Die Diskussion um die Agrarreform läuft nicht befriedigend. Agrarpolitik scheint sich in der Sicherung von Geld und in der Erfindung immer neuer Rechtfertigungen dafür zu erschöpfen.

Auch wenn angesichts des schwierigen politischen Standes, den die Landwirtschaft in Europa und auch in Österreich hat, die Vorschläge und Forderungen der Agrarier verständlich und der bisherige Verlauf der Diskussion nachvollziehbar sein mag, seien andere Themen als Geld und die Sicherung von Bestehendem eingemahnt. Denn damit -siehe oben - wird, genau betrachtet, nur gesichert, dass für niemanden etwas besser wird. Nicht für den kleinen Bauern mit ein paar Hektar und wenigen Stück Vieh, nicht für die Bergbauern, nicht für den Biobauern und auch nicht für den österreichischen Durchschnittsbauern, der hierzulande mitunter als groß, im internationalen Vergleich aber als mickrig gilt.

Sie alle müssen sich weiter vor der Zukunft fürchten.

"Und?", könnte man fragen. "Dafür lohnt es sich zu kämpfen?"

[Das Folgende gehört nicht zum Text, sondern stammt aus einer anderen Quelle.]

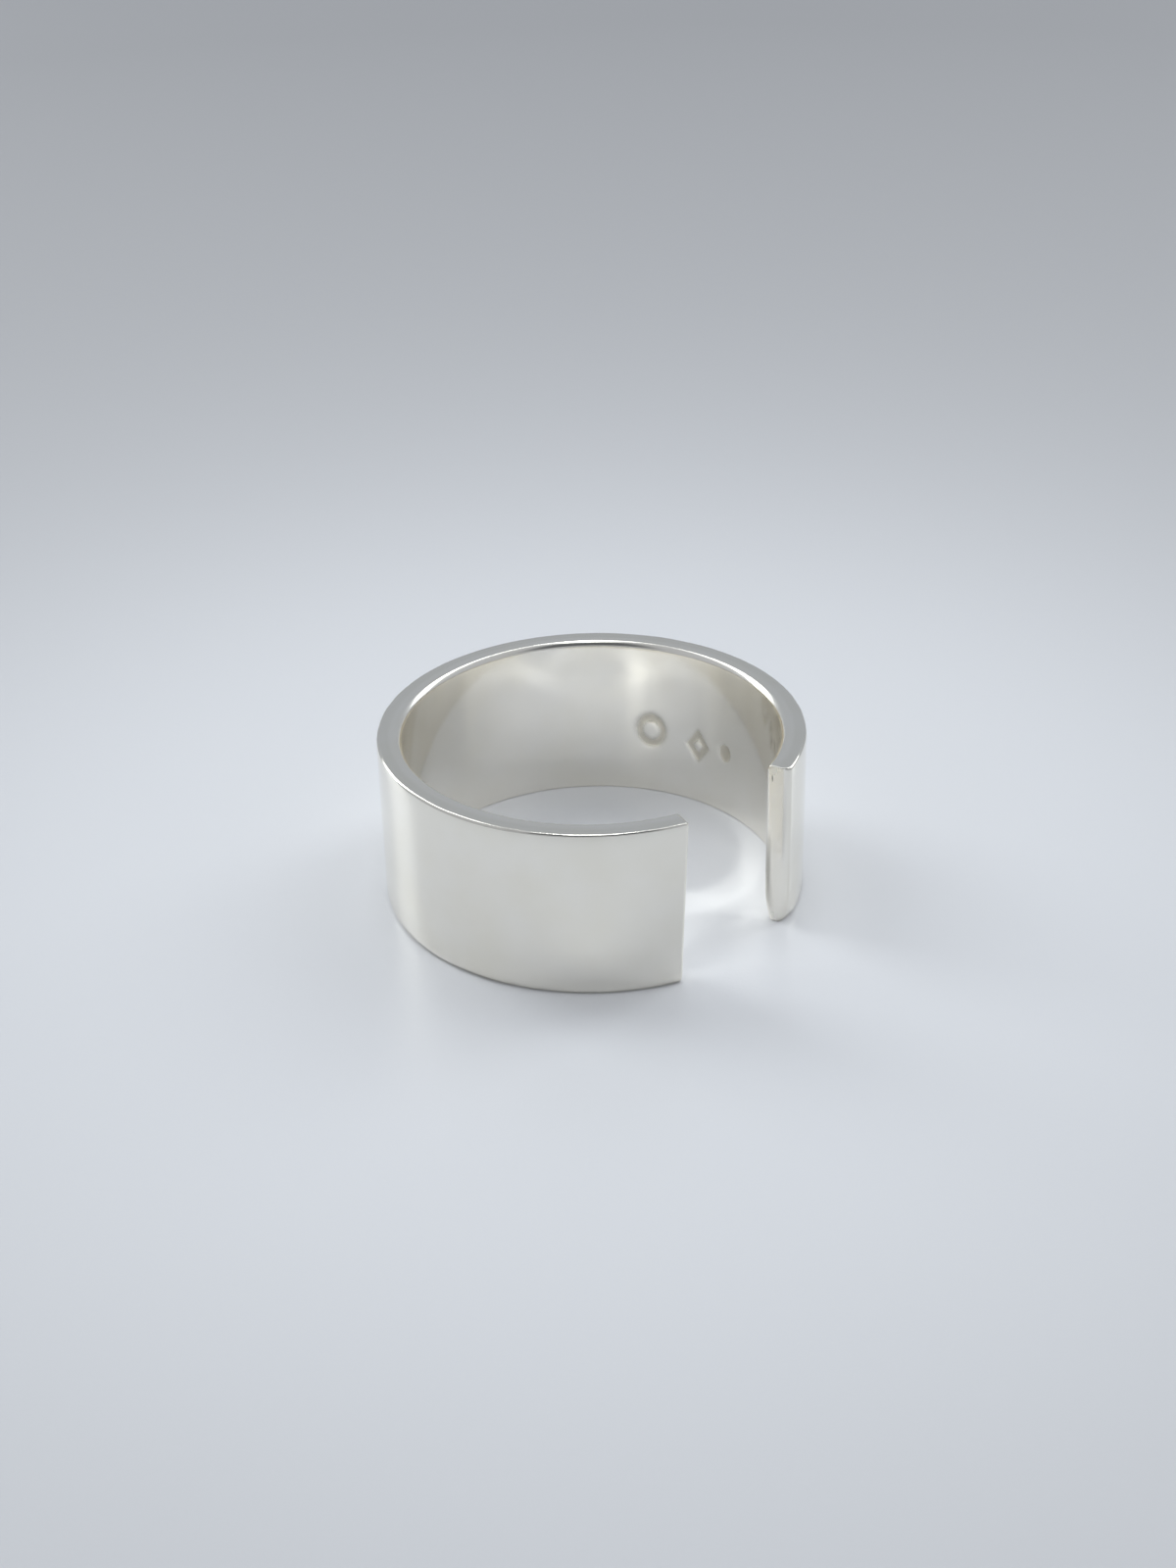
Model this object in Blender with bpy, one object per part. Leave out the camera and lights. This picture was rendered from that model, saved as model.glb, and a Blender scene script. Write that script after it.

Ja, lautet die Antwort. Leider, kann man allenfalls hinzufügen. Wegen der mutlosen und uninspirierten Agrarpolitik der vergangenen Jahre, wegen des schwindenden Verständnisses für die Landwirtschaft und weil große Themen wie international ungleiche Produktionsund Umweltstandards und Lebensbedingungen oder billige Transsportkosten nach wie vor international ungelöst sind, hat man zumindest kurzfristig keine realistische Alternative -was immer die Bauern davon halten.